Windows 7 Pilot Edition, ...


----------



## Doctor X (Oct 21, 2008)

Someone did do a version of the MS "Annoying Paperclip" asking if you REALLY meant to vote for "______"  Unfortunately, I do not have it.

Though I do still have. . . .


----------



## bbloke (Oct 21, 2008)

I remember some of the voting issues at the time seeming rather fishy to me.

From a BBC article:



			
				BBC said:
			
		

> A secret document obtained from inside Bush campaign headquarters in Florida suggests a plan - possibly in violation of US law - to disrupt voting in the state's African-American voting districts, a BBC Newsnight investigation reveals.
> 
> Two e-mails, prepared for the executive director of the Bush campaign in Florida and the campaign's national research director in Washington DC, contain a 15-page so-called "caging list".
> 
> It lists 1,886 names and addresses of voters in predominantly black and traditionally Democrat areas of Jacksonville, Florida.



From SFGate (originally in the San Francisco Chronicle):


			
				SFGate said:
			
		

> About 1 million of them --   half of the rejected ballots  --  were cast by African Americans although  black voters make up only 12 percent of the electorate.
> 
> ...
> 
> ...



There may or may not have been a form of conspiracy regarding the voting machines, but what is very clear is who benefited from the situation.


----------



## bbloke (Oct 21, 2008)

Florida:
Florida voters using electronic ballot machines are having persistent problems choosing Democrats in early elections, the _Miami Herald_ reports.


West Virginia:
Virginia Matheney and Calvin Thomas said touch-screen machines in the county clerk's office in Ripley kept switching their votes from Democratic to Republican candidates.


Texas:
KFDM News has received phone calls from people who say when they tried to vote for a straight Democratic party ticket, the electronic voting machine indicated they had selected a straight Republican party ticket.


----------



## Doctor X (Oct 21, 2008)

Oye.

I get enough of this on skeptical political pages.  For what it is worth, it has been done to death by both sides of the political spectrum and the results are . . . nothing.

The stupid tend to blame conspiracies.  It is rather like me claiming it was a "hacker" who erased my hard drive when I decided to repartition it by clicking "create partition."

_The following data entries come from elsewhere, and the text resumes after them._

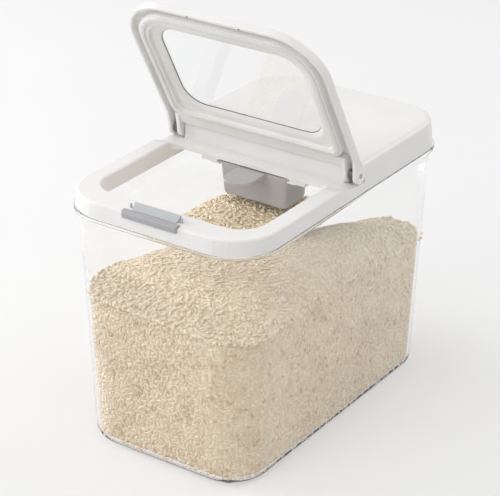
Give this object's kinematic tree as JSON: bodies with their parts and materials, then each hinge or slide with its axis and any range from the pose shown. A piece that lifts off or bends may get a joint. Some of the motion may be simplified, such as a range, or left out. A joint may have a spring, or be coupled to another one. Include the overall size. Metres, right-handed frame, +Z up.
{
  "type": "rice bin with flip lid",
  "caption": "Clear rectangular kitchen bin filled with rice, with a white cover, a sprung flip lid with a window, a push latch and a hanging scoop.",
  "frame": {"origin": "bottom centre of the bin, on the plane that its foot pads stand on", "axes": "+Z up, -Y towards the front with the latch, +X towards the bin's right side as seen from the front"},
  "size_m": [0.201, 0.326, 0.3865],
  "materials": {
    "clear_plastic": "clear moulded plastic, smooth",
    "pad_rubber": "soft grey rubber",
    "rice": "loose dry white rice",
    "white_plastic": "satin moulded plastic",
    "silicone": "soft white silicone",
    "dark_seal": "thin dark seal",
    "steel": "bright drawn steel",
    "grey_plastic": "satin moulded plastic",
    "button_grey": "satin moulded plastic",
    "bar_grey": "satin moulded plastic"
  },
  "bodies": {
    "bin": {"bin_body": "clear_plastic", "foot_pads": "pad_rubber", "rice_fill": "rice"},
    "cover": {"top_cover": "white_plastic", "cover_gasket": "silicone", "scoop_rail_left": "white_plastic", "scoop_rail_right": "white_plastic", "rail_screws": "steel", "hinge_pin_left": "steel", "hinge_pin_right": "steel", "torsion_spring_left": "steel", "torsion_spring_right": "steel", "latch_springs": "steel", "latch_housing": "white_plastic", "latch_screws": "steel"},
    "lid": {"flip_lid_frame": "white_plastic", "window_pane": "clear_plastic", "window_gasket": "dark_seal", "lid_seal": "silicone"},
    "latch": {"latch_button": "button_grey", "catch_bar": "bar_grey"},
    "scoop": {"scoop": "grey_plastic"}
  },
  "joints": [
    {"name": "cover_lift", "type": "slide", "parent": "bin", "child": "cover", "axis": [0, 0, 1], "range_m": [0, 0.06]},
    {"name": "lid_hinge", "type": "hinge", "parent": "cover", "child": "lid", "pos_m": [0, 0.0063, 0.2425], "axis": [1, 0, 0], "range_deg": [0, 61.5], "stiffness_Nm_per_rad": 0.15, "springref_deg": -68.75},
    {"name": "latch_press", "type": "slide", "parent": "cover", "child": "latch", "axis": [0, 1, 0], "range_m": [0, 0.0016], "stiffness_N_per_m": 600, "springref_m": -0.003, "deforming": ["latch_springs"]},
    {"name": "scoop_slide", "type": "slide", "parent": "cover", "child": "scoop", "axis": [0, -1, 0], "range_m": [0, 0.07]}
  ]
}
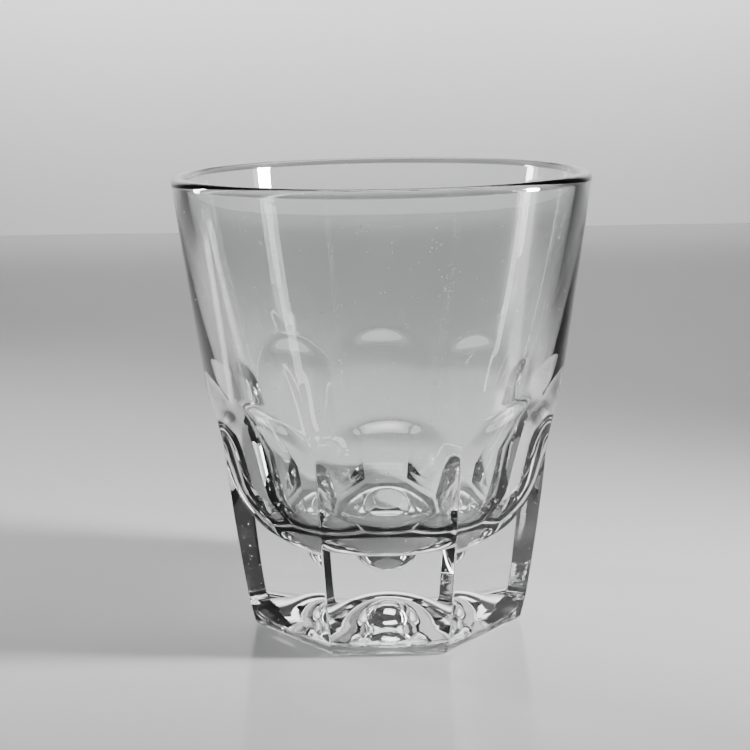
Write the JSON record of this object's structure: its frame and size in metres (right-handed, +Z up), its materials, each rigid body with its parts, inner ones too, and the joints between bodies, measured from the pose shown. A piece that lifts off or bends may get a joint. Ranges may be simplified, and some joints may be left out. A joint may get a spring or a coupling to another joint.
{
  "type": "shot glass",
  "caption": "Small drinking glass with a round flared cup on a heavy solid foot, whose flat panels scoop out into arches at half height.",
  "frame": {"origin": "middle of the foot, on the surface that the glass stands on", "axes": "+Z up along the axis of the cup, towards the rim; one flat panel faces -Y"},
  "size_m": [0.052, 0.052, 0.0575],
  "materials": {
    "clear_glass": "clear, colourless, fire-polished pressed glass with a smooth gloss surface"
  },
  "bodies": {
    "root": {"glass_body": "clear_glass"}
  },
  "joints": []
}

That warning was CLEARLY just a subterfuge. . . .

--J.D.


----------



## fryke (Oct 21, 2008)

Giaguara: That one was about Bluetooth only. It sounded much better in the original German heise-magazine "c't". It's not about a _pilot_ configuring the A310. It's about a _passenger_ suddenly finding the airplane as a configurable Bluetooth-device. Would _you_ like to configure the plane you're on as a passenger..?


----------



## Giaguara (Oct 21, 2008)

Well, configuring that A310 device as a passenger would not surprise me. With the greatly functional ACLs they probably have in place in Windows...
Only a bluetooth part of it, but probably Windows 7 user friendliness would include BT and try to make it easy to use. 

Airbus or Boeing 'gadgets' probably are not made enough Mac friendly for OS XI Elephant to want to synchronize your iTunes playlists with it... (an A380 probably would have a ton of storage though...)

Anyway. They could have added the Pilot version as well...


----------



## bbloke (Oct 21, 2008)

Well, outside of the US, the episode did raise quite a few eyebrows, to put it mildly.



Doctor X said:


> The stupid tend to blame conspiracies.


I trust you are not labelling anyone here stupid.



Doctor X said:


> That warning was CLEARLY just a subterfuge. . . .


What warning are you referring to?


----------



## Doctor X (Oct 21, 2008)

bbloke said:


> Well, outside of the US, the episode did raise quite a few eyebrows, to put it mildly.



Further research would, over time, indicate otherwise.



> I trust you are not labelling anyone here stupid.



I am very clear with my words.  Regarding conspiracies in general, *This* is actually very good primer on your basic conspiracy theory: people "cherry pick" the data to gain the outcome they want--whatever religiopoliticosociocomputero-outcome they want.  As I alluded in another thread, in one of the many "PC sucks! NO! Mac SUXORZ" arguments I have been drawn into, a person posted "evidences" that Macs are MORE "insecure" than PCs . . . save his evidence showed the exact opposite.

In that is great wisdom.



> What warning are you referring to?



That if in Disk Utility I try to repartition my HD I will erase it first.

--J.D.


----------



## ora (Oct 21, 2008)

Reposted the pic to a PC forum, they all laughed a lot!


----------